── Supplied entries ──
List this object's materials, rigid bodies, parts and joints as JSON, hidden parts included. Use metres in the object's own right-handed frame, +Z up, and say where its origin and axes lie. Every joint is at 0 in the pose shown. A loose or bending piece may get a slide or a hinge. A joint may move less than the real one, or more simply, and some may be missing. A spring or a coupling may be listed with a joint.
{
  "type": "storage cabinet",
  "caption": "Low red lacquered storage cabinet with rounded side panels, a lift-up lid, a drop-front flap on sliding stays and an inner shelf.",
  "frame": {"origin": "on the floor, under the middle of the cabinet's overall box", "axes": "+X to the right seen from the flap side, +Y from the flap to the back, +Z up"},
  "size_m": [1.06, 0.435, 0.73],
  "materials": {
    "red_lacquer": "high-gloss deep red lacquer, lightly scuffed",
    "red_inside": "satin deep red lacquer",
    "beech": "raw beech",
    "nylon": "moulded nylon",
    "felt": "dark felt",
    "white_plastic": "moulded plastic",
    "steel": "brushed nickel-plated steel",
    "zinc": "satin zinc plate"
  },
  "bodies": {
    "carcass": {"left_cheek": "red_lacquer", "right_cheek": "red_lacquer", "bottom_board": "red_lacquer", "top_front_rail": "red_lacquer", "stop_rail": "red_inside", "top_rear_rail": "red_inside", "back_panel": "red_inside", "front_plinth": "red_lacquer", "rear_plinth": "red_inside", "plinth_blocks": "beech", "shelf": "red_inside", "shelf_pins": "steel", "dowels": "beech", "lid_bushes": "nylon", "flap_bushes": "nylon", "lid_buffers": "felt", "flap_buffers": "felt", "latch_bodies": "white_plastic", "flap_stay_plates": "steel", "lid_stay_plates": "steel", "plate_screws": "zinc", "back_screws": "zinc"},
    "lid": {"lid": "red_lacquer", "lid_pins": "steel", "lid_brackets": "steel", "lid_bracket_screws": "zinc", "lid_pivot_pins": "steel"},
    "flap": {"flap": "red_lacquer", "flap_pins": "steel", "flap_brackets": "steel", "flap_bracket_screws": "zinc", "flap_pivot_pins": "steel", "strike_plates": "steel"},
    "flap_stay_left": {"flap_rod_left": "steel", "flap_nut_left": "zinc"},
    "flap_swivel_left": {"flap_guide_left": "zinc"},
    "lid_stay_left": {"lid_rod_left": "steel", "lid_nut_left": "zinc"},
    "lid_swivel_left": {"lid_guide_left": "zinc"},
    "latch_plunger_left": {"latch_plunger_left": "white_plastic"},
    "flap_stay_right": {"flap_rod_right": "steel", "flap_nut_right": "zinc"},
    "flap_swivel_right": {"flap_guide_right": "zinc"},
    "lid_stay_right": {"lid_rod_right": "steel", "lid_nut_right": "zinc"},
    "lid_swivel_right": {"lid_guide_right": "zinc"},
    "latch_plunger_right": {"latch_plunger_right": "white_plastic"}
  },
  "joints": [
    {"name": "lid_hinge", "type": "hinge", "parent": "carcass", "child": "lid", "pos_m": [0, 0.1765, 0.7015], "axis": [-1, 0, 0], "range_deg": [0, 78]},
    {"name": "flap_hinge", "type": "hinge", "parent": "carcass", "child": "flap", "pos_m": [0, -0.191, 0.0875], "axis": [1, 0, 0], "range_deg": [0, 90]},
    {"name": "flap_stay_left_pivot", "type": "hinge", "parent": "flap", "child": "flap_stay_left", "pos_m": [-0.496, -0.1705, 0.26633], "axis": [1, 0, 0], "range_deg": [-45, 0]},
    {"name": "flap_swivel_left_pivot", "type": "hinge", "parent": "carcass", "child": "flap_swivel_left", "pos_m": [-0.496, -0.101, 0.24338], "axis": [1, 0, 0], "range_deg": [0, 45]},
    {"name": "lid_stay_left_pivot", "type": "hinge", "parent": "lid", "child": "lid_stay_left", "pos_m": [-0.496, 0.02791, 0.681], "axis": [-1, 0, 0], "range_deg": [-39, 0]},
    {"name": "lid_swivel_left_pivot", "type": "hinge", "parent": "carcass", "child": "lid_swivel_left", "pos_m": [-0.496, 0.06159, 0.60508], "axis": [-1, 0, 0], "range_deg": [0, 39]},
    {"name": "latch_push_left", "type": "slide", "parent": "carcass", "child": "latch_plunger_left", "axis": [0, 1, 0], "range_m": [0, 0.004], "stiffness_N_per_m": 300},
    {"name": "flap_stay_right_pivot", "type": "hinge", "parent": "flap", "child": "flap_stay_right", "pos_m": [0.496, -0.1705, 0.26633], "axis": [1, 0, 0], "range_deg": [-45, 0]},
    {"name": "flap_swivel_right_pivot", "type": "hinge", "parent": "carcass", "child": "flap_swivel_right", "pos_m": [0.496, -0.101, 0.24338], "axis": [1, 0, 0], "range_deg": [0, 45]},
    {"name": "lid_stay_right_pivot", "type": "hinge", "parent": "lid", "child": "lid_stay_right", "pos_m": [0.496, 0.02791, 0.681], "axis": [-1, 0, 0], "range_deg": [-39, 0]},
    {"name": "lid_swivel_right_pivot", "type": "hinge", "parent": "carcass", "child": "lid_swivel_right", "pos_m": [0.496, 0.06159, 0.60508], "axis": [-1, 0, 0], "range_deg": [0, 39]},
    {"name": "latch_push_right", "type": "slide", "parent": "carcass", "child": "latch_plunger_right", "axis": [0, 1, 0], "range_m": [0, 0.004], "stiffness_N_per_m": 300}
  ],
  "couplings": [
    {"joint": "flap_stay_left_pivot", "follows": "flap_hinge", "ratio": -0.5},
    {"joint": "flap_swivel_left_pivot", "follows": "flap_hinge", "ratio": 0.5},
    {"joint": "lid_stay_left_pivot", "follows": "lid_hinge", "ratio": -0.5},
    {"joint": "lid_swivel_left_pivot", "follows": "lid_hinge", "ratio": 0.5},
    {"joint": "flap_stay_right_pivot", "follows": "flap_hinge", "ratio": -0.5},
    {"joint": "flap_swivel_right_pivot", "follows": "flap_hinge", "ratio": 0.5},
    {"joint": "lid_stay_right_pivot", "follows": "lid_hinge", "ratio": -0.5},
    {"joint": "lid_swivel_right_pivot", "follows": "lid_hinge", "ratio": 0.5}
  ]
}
───
── Supplied entries ──
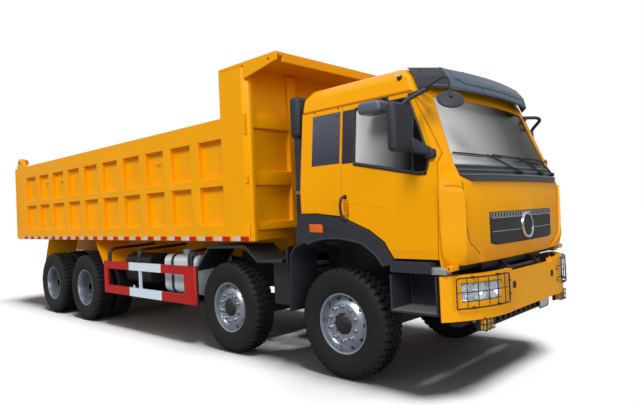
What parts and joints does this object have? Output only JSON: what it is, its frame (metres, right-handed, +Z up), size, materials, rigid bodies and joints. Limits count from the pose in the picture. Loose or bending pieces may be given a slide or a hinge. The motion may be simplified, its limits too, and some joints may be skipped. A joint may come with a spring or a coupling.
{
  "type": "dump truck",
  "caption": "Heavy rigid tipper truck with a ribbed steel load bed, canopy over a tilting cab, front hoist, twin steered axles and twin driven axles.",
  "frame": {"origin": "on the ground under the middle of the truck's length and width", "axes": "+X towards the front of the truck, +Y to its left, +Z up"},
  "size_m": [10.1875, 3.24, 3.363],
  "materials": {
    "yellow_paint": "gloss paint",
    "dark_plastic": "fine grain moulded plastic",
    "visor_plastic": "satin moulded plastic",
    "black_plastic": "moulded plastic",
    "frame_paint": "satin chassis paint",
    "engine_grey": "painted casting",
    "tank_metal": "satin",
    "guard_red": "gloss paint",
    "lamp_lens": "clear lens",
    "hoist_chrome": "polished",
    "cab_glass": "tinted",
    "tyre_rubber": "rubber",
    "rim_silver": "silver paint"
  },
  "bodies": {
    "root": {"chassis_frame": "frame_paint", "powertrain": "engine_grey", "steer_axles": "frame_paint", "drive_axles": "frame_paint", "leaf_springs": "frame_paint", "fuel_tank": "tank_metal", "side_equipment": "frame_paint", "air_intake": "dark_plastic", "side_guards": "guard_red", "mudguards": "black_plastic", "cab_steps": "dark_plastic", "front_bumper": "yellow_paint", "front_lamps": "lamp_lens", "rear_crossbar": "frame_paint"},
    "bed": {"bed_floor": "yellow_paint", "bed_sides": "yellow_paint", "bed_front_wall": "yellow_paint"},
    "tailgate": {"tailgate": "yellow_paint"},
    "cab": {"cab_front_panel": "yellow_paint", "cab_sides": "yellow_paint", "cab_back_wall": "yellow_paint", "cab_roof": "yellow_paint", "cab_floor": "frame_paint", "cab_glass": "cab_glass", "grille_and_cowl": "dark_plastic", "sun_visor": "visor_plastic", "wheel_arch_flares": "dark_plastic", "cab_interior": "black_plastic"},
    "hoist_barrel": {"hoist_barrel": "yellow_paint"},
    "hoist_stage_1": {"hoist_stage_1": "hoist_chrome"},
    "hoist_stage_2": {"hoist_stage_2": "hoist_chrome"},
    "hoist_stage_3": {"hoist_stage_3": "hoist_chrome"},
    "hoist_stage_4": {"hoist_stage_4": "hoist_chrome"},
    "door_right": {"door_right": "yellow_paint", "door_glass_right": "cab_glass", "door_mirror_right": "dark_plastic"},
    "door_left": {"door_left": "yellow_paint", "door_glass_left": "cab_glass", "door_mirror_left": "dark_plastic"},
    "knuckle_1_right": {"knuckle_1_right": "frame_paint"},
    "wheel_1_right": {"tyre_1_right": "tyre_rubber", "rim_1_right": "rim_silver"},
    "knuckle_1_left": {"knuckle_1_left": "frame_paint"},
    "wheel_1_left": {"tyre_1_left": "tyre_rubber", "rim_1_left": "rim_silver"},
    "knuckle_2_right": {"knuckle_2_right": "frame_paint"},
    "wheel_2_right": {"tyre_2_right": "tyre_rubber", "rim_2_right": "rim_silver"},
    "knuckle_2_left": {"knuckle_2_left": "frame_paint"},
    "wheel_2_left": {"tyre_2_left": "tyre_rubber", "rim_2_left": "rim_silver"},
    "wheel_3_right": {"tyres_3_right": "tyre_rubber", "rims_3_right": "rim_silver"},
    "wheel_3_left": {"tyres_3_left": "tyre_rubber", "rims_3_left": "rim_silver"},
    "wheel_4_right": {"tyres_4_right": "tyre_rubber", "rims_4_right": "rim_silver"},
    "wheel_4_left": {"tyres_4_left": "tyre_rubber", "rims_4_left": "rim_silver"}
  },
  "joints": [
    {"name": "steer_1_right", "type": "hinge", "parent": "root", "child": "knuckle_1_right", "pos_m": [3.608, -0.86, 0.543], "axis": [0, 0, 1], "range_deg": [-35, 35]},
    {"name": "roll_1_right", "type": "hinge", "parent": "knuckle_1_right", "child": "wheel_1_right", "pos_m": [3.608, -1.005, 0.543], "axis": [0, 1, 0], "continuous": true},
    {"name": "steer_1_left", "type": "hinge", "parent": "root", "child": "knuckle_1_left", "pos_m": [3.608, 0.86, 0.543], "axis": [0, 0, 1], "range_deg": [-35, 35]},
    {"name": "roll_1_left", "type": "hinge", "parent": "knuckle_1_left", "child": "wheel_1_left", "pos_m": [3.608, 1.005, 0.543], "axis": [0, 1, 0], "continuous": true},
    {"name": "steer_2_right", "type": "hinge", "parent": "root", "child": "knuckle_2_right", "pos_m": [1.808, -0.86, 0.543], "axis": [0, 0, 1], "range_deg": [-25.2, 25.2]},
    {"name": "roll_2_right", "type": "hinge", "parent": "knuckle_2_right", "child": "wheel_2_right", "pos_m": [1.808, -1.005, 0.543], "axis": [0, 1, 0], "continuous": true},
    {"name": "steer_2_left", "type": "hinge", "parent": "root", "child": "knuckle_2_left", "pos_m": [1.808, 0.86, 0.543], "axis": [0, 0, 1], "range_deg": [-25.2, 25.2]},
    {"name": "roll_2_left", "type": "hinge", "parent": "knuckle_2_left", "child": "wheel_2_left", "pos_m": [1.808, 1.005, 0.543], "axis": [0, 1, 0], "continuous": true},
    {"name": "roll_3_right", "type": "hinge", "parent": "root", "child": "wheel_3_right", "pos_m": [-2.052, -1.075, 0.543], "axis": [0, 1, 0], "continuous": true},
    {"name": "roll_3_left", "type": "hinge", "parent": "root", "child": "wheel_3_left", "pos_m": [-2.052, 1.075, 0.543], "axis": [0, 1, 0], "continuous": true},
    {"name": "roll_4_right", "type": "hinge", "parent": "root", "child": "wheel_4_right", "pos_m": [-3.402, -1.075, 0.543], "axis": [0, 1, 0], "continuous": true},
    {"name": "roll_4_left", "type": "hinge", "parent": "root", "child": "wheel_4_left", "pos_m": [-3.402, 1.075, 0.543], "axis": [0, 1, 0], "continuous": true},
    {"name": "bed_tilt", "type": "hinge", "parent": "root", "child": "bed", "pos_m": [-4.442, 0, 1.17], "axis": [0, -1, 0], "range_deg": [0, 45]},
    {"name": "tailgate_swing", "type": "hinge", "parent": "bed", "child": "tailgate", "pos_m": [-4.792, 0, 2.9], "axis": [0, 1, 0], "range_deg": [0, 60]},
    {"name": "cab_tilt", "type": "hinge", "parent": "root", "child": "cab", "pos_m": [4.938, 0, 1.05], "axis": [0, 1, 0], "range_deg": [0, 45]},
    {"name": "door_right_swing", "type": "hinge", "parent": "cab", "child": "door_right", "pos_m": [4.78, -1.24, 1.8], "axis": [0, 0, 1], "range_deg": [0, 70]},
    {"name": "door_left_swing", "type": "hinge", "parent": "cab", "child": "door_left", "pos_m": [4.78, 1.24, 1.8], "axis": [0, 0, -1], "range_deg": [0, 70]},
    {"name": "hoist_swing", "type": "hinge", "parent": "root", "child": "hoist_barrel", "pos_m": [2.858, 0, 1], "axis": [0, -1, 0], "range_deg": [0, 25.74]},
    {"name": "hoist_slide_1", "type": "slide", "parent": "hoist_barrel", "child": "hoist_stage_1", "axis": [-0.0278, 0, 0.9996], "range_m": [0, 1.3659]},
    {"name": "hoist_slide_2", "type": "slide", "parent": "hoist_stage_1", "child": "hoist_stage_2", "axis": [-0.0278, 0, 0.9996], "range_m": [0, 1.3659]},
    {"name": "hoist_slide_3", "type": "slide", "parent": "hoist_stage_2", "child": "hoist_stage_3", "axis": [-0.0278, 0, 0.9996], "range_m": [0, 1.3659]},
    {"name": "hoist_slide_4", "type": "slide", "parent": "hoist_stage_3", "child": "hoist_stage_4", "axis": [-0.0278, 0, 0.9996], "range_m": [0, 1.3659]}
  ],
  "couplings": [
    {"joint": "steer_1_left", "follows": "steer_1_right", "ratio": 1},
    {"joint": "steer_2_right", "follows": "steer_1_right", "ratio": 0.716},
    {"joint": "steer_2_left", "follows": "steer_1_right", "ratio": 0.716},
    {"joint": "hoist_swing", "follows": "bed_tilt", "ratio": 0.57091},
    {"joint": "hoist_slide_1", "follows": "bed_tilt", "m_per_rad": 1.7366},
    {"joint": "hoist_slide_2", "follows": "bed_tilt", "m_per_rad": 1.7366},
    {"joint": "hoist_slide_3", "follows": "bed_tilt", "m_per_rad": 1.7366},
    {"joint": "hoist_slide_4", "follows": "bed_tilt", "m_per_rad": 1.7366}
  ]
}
───
Copy out all lines that carry the word "axes".

## Completed task
List this object's materials, rigid bodies, parts and joints as JSON, hidden parts included. Use metres in the object's own right-handed frame, +Z up, and say where its origin and axes lie. Every joint is at 0 in the pose shown. A loose or bending piece may get a slide or a hinge. A joint may move less than the real one, or more simply, and some may be missing. A spring or a coupling may be listed with a joint.
  "frame": {"origin": "on the floor, under the middle of the cabinet's overall box", "axes": "+X to the right seen from the flap side, +Y from the flap to the back, +Z up"},
  "frame": {"origin": "on the ground under the middle of the truck's length and width", "axes": "+X towards the front of the truck, +Y to its left, +Z up"},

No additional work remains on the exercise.